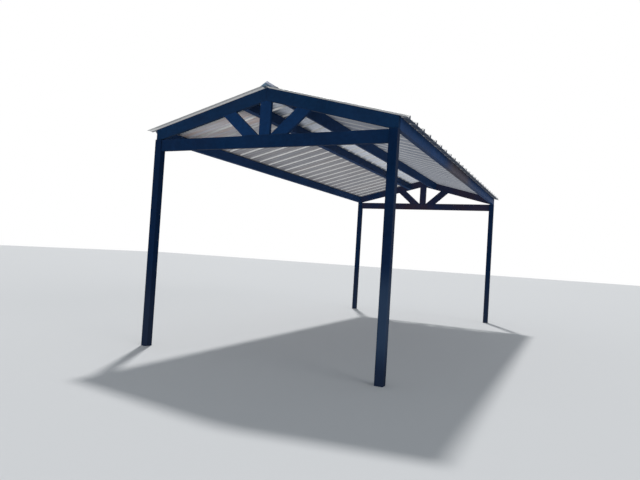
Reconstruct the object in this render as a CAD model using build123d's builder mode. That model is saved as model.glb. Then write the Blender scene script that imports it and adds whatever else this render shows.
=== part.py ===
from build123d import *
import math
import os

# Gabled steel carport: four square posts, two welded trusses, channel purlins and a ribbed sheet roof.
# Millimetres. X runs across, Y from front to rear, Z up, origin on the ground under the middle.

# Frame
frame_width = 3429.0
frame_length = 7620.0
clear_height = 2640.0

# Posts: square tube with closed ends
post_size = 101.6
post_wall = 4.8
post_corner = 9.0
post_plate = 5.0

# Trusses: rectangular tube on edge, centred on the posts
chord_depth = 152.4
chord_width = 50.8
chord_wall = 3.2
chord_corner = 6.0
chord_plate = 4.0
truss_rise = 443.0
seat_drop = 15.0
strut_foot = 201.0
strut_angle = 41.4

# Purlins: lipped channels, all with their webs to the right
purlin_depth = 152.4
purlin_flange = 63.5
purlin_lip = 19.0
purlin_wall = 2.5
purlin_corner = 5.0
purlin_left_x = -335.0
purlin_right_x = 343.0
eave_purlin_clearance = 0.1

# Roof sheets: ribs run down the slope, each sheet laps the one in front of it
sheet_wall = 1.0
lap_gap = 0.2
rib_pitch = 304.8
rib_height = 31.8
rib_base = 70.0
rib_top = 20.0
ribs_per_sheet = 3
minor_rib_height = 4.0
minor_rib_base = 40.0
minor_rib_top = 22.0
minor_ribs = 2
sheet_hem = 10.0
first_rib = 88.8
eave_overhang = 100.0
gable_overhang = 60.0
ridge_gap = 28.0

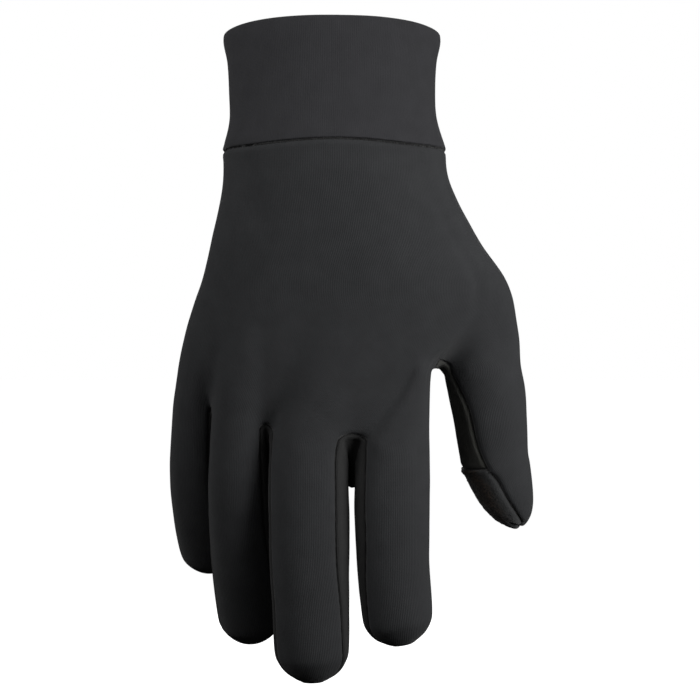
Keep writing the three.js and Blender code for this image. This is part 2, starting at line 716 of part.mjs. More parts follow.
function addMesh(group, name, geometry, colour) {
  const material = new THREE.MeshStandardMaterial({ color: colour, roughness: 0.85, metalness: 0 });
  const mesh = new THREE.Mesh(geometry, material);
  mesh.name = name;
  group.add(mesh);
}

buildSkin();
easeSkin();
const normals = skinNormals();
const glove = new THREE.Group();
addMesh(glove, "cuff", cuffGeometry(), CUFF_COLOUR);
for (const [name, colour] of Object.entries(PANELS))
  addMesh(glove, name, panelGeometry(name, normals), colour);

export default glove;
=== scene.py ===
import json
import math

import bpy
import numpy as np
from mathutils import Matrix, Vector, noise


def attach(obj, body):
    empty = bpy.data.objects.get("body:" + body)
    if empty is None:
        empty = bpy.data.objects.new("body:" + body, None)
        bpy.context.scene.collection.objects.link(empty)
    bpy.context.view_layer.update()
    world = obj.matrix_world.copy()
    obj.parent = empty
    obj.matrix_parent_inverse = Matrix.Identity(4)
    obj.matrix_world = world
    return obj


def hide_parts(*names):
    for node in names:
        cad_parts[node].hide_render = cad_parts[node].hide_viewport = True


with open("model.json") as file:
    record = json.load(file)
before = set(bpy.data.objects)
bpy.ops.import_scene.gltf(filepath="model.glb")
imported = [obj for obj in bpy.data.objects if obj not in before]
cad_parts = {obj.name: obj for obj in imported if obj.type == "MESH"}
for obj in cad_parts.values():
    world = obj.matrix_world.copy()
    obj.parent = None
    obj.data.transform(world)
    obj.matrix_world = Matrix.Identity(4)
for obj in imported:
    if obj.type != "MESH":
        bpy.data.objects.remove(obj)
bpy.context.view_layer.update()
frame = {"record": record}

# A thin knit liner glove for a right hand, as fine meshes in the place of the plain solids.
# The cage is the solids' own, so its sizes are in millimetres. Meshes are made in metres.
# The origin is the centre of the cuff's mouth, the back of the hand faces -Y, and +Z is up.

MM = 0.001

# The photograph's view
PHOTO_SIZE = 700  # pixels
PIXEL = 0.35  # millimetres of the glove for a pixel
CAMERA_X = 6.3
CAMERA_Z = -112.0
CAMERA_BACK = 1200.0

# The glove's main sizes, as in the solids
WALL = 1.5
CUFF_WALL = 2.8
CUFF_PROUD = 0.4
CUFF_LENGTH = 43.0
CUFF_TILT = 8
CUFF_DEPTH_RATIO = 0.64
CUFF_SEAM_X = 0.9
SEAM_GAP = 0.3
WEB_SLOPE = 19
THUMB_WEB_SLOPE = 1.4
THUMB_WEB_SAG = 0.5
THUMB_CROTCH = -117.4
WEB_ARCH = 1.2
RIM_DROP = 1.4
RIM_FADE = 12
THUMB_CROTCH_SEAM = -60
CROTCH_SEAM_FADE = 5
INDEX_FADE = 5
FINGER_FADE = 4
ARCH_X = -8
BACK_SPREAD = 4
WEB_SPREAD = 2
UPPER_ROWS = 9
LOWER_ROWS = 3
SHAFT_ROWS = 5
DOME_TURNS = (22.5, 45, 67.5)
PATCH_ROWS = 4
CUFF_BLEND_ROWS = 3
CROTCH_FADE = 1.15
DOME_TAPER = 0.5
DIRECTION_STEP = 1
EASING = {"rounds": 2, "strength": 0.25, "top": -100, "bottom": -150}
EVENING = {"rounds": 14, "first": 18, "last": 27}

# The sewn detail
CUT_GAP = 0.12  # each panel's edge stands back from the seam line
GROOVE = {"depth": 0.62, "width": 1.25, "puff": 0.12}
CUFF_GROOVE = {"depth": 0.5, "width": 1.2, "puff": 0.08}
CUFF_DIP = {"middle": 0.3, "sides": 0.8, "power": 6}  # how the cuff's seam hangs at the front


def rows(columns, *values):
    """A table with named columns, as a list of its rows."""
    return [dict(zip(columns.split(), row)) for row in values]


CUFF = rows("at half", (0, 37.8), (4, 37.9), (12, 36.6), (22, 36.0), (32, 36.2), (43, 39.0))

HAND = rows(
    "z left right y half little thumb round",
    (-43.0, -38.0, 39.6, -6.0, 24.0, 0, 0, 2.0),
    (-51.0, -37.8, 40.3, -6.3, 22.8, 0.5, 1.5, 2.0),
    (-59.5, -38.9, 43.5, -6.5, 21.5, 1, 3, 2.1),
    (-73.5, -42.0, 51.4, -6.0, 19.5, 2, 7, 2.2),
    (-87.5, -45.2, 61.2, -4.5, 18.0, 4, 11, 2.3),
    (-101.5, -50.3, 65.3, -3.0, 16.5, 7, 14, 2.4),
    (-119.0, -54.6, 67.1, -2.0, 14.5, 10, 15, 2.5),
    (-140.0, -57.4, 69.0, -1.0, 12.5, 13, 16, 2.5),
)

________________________

▶ _PROBLEM TO SOLVE_
Could you reproduce every record above exactly as it appears?

▶ _RESPONSE BELOW_
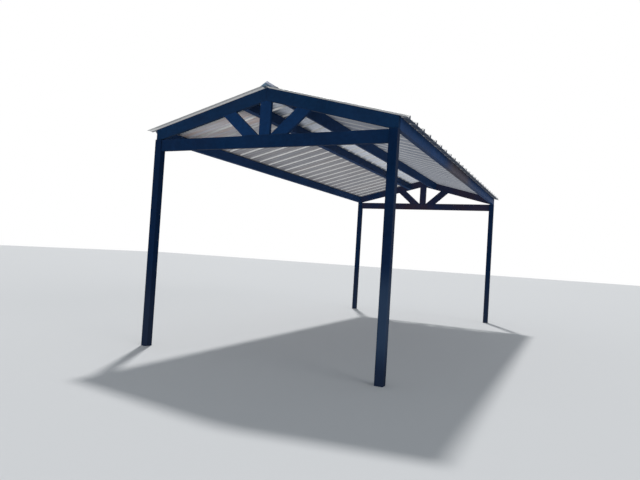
Reconstruct the object in this render as a CAD model using build123d's builder mode. That model is saved as model.glb. Then write the Blender scene script that imports it and adds whatever else this render shows.
=== part.py ===
from build123d import *
import math
import os

# Gabled steel carport: four square posts, two welded trusses, channel purlins and a ribbed sheet roof.
# Millimetres. X runs across, Y from front to rear, Z up, origin on the ground under the middle.

# Frame
frame_width = 3429.0
frame_length = 7620.0
clear_height = 2640.0

# Posts: square tube with closed ends
post_size = 101.6
post_wall = 4.8
post_corner = 9.0
post_plate = 5.0

# Trusses: rectangular tube on edge, centred on the posts
chord_depth = 152.4
chord_width = 50.8
chord_wall = 3.2
chord_corner = 6.0
chord_plate = 4.0
truss_rise = 443.0
seat_drop = 15.0
strut_foot = 201.0
strut_angle = 41.4

# Purlins: lipped channels, all with their webs to the right
purlin_depth = 152.4
purlin_flange = 63.5
purlin_lip = 19.0
purlin_wall = 2.5
purlin_corner = 5.0
purlin_left_x = -335.0
purlin_right_x = 343.0
eave_purlin_clearance = 0.1

# Roof sheets: ribs run down the slope, each sheet laps the one in front of it
sheet_wall = 1.0
lap_gap = 0.2
rib_pitch = 304.8
rib_height = 31.8
rib_base = 70.0
rib_top = 20.0
ribs_per_sheet = 3
minor_rib_height = 4.0
minor_rib_base = 40.0
minor_rib_top = 22.0
minor_ribs = 2
sheet_hem = 10.0
first_rib = 88.8
eave_overhang = 100.0
gable_overhang = 60.0
ridge_gap = 28.0

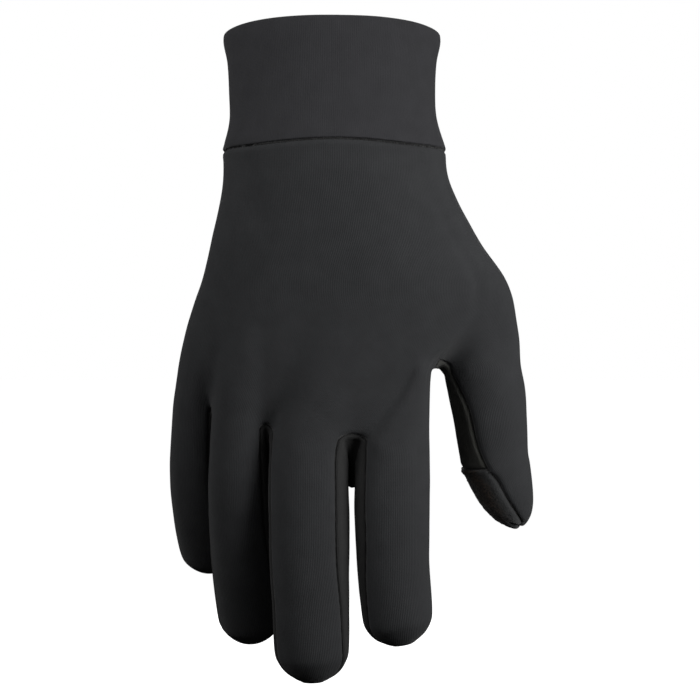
Keep writing the three.js and Blender code for this image. This is part 2, starting at line 716 of part.mjs. More parts follow.
function addMesh(group, name, geometry, colour) {
  const material = new THREE.MeshStandardMaterial({ color: colour, roughness: 0.85, metalness: 0 });
  const mesh = new THREE.Mesh(geometry, material);
  mesh.name = name;
  group.add(mesh);
}

buildSkin();
easeSkin();
const normals = skinNormals();
const glove = new THREE.Group();
addMesh(glove, "cuff", cuffGeometry(), CUFF_COLOUR);
for (const [name, colour] of Object.entries(PANELS))
  addMesh(glove, name, panelGeometry(name, normals), colour);

export default glove;
=== scene.py ===
import json
import math

import bpy
import numpy as np
from mathutils import Matrix, Vector, noise


def attach(obj, body):
    empty = bpy.data.objects.get("body:" + body)
    if empty is None:
        empty = bpy.data.objects.new("body:" + body, None)
        bpy.context.scene.collection.objects.link(empty)
    bpy.context.view_layer.update()
    world = obj.matrix_world.copy()
    obj.parent = empty
    obj.matrix_parent_inverse = Matrix.Identity(4)
    obj.matrix_world = world
    return obj


def hide_parts(*names):
    for node in names:
        cad_parts[node].hide_render = cad_parts[node].hide_viewport = True


with open("model.json") as file:
    record = json.load(file)
before = set(bpy.data.objects)
bpy.ops.import_scene.gltf(filepath="model.glb")
imported = [obj for obj in bpy.data.objects if obj not in before]
cad_parts = {obj.name: obj for obj in imported if obj.type == "MESH"}
for obj in cad_parts.values():
    world = obj.matrix_world.copy()
    obj.parent = None
    obj.data.transform(world)
    obj.matrix_world = Matrix.Identity(4)
for obj in imported:
    if obj.type != "MESH":
        bpy.data.objects.remove(obj)
bpy.context.view_layer.update()
frame = {"record": record}

# A thin knit liner glove for a right hand, as fine meshes in the place of the plain solids.
# The cage is the solids' own, so its sizes are in millimetres. Meshes are made in metres.
# The origin is the centre of the cuff's mouth, the back of the hand faces -Y, and +Z is up.

MM = 0.001

# The photograph's view
PHOTO_SIZE = 700  # pixels
PIXEL = 0.35  # millimetres of the glove for a pixel
CAMERA_X = 6.3
CAMERA_Z = -112.0
CAMERA_BACK = 1200.0

# The glove's main sizes, as in the solids
WALL = 1.5
CUFF_WALL = 2.8
CUFF_PROUD = 0.4
CUFF_LENGTH = 43.0
CUFF_TILT = 8
CUFF_DEPTH_RATIO = 0.64
CUFF_SEAM_X = 0.9
SEAM_GAP = 0.3
WEB_SLOPE = 19
THUMB_WEB_SLOPE = 1.4
THUMB_WEB_SAG = 0.5
THUMB_CROTCH = -117.4
WEB_ARCH = 1.2
RIM_DROP = 1.4
RIM_FADE = 12
THUMB_CROTCH_SEAM = -60
CROTCH_SEAM_FADE = 5
INDEX_FADE = 5
FINGER_FADE = 4
ARCH_X = -8
BACK_SPREAD = 4
WEB_SPREAD = 2
UPPER_ROWS = 9
LOWER_ROWS = 3
SHAFT_ROWS = 5
DOME_TURNS = (22.5, 45, 67.5)
PATCH_ROWS = 4
CUFF_BLEND_ROWS = 3
CROTCH_FADE = 1.15
DOME_TAPER = 0.5
DIRECTION_STEP = 1
EASING = {"rounds": 2, "strength": 0.25, "top": -100, "bottom": -150}
EVENING = {"rounds": 14, "first": 18, "last": 27}

# The sewn detail
CUT_GAP = 0.12  # each panel's edge stands back from the seam line
GROOVE = {"depth": 0.62, "width": 1.25, "puff": 0.12}
CUFF_GROOVE = {"depth": 0.5, "width": 1.2, "puff": 0.08}
CUFF_DIP = {"middle": 0.3, "sides": 0.8, "power": 6}  # how the cuff's seam hangs at the front


def rows(columns, *values):
    """A table with named columns, as a list of its rows."""
    return [dict(zip(columns.split(), row)) for row in values]


CUFF = rows("at half", (0, 37.8), (4, 37.9), (12, 36.6), (22, 36.0), (32, 36.2), (43, 39.0))

HAND = rows(
    "z left right y half little thumb round",
    (-43.0, -38.0, 39.6, -6.0, 24.0, 0, 0, 2.0),
    (-51.0, -37.8, 40.3, -6.3, 22.8, 0.5, 1.5, 2.0),
    (-59.5, -38.9, 43.5, -6.5, 21.5, 1, 3, 2.1),
    (-73.5, -42.0, 51.4, -6.0, 19.5, 2, 7, 2.2),
    (-87.5, -45.2, 61.2, -4.5, 18.0, 4, 11, 2.3),
    (-101.5, -50.3, 65.3, -3.0, 16.5, 7, 14, 2.4),
    (-119.0, -54.6, 67.1, -2.0, 14.5, 10, 15, 2.5),
    (-140.0, -57.4, 69.0, -1.0, 12.5, 13, 16, 2.5),
)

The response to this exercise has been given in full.